WRITTEN TASK: Each line that holds the word "object" is to be identified and copied.

PROVIDED INFORMATION:
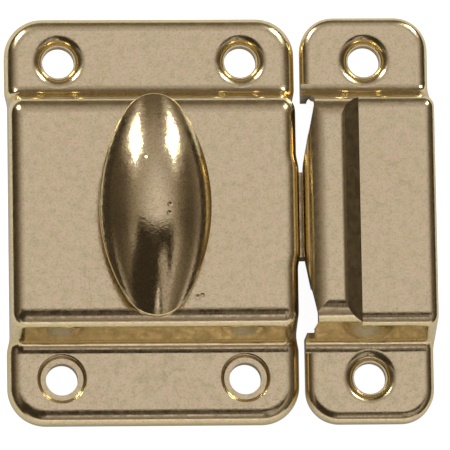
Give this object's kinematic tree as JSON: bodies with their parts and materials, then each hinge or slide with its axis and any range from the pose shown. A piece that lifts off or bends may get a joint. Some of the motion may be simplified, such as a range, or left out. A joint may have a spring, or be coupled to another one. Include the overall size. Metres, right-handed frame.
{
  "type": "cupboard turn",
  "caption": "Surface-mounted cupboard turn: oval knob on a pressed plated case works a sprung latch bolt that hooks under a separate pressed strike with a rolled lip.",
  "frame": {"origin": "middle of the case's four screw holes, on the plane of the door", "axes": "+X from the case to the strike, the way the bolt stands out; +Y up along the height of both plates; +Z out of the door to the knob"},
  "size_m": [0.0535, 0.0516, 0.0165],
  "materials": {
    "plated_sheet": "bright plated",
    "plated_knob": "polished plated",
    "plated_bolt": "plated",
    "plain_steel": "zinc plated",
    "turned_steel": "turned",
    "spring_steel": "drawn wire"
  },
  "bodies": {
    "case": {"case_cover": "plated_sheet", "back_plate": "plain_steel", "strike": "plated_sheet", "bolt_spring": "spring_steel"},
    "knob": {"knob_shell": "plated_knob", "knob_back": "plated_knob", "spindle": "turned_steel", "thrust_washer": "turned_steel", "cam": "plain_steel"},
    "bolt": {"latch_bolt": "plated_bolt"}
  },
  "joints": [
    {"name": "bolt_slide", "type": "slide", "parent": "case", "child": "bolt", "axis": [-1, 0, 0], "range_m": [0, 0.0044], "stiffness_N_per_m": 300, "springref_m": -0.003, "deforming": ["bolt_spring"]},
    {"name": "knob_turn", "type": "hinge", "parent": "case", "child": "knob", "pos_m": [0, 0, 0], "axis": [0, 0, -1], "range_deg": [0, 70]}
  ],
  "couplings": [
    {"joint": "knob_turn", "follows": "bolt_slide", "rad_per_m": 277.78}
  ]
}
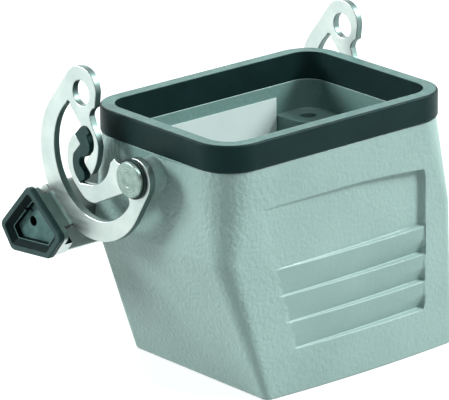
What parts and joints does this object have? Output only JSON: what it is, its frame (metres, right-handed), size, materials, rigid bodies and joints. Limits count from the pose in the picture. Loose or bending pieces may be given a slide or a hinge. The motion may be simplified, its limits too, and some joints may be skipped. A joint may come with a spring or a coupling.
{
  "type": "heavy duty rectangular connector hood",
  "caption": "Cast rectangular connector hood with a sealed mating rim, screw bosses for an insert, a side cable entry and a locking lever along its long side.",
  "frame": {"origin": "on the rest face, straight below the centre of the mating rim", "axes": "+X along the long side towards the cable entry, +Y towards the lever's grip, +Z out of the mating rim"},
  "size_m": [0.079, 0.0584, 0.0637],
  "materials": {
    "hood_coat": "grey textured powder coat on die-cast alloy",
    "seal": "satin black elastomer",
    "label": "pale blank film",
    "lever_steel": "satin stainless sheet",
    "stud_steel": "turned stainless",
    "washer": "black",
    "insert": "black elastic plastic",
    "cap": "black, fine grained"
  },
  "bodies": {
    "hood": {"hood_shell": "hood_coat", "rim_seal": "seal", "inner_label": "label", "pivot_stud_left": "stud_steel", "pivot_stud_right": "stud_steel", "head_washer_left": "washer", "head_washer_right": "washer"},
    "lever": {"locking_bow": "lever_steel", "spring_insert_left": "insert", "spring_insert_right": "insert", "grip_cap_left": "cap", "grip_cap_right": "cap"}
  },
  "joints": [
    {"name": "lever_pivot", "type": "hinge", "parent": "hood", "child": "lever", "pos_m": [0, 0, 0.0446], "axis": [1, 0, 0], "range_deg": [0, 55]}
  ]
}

...

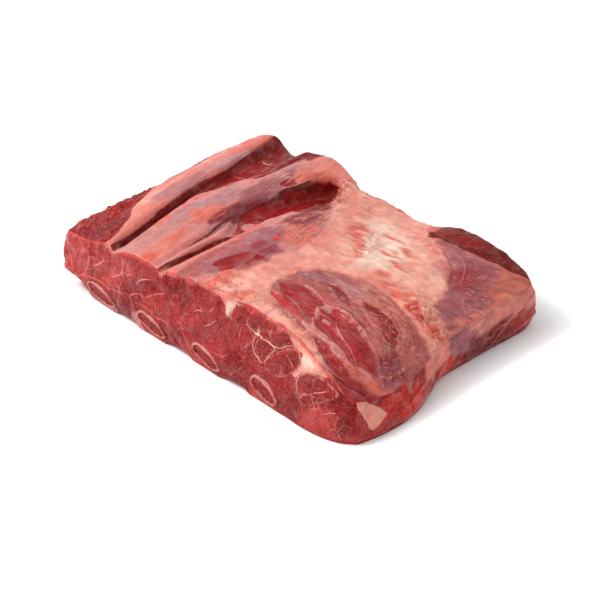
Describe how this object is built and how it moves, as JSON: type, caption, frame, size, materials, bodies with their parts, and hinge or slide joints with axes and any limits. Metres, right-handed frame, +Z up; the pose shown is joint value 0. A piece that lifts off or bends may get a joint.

OUTPUT OF THE EXERCISE:
Give this object's kinematic tree as JSON: bodies with their parts and materials, then each hinge or slide with its axis and any range from the pose shown. A piece that lifts off or bends may get a joint. Some of the motion may be simplified, such as a range, or left out. A joint may have a spring, or be coupled to another one. Include the overall size. Metres, right-handed frame.
What parts and joints does this object have? Output only JSON: what it is, its frame (metres, right-handed), size, materials, rigid bodies and joints. Limits count from the pose in the picture. Loose or bending pieces may be given a slide or a hinge. The motion may be simplified, its limits too, and some joints may be skipped. A joint may come with a spring or a coupling.
Describe how this object is built and how it moves, as JSON: type, caption, frame, size, materials, bodies with their parts, and hinge or slide joints with axes and any limits. Metres, right-handed frame, +Z up; the pose shown is joint value 0. A piece that lifts off or bends may get a joint.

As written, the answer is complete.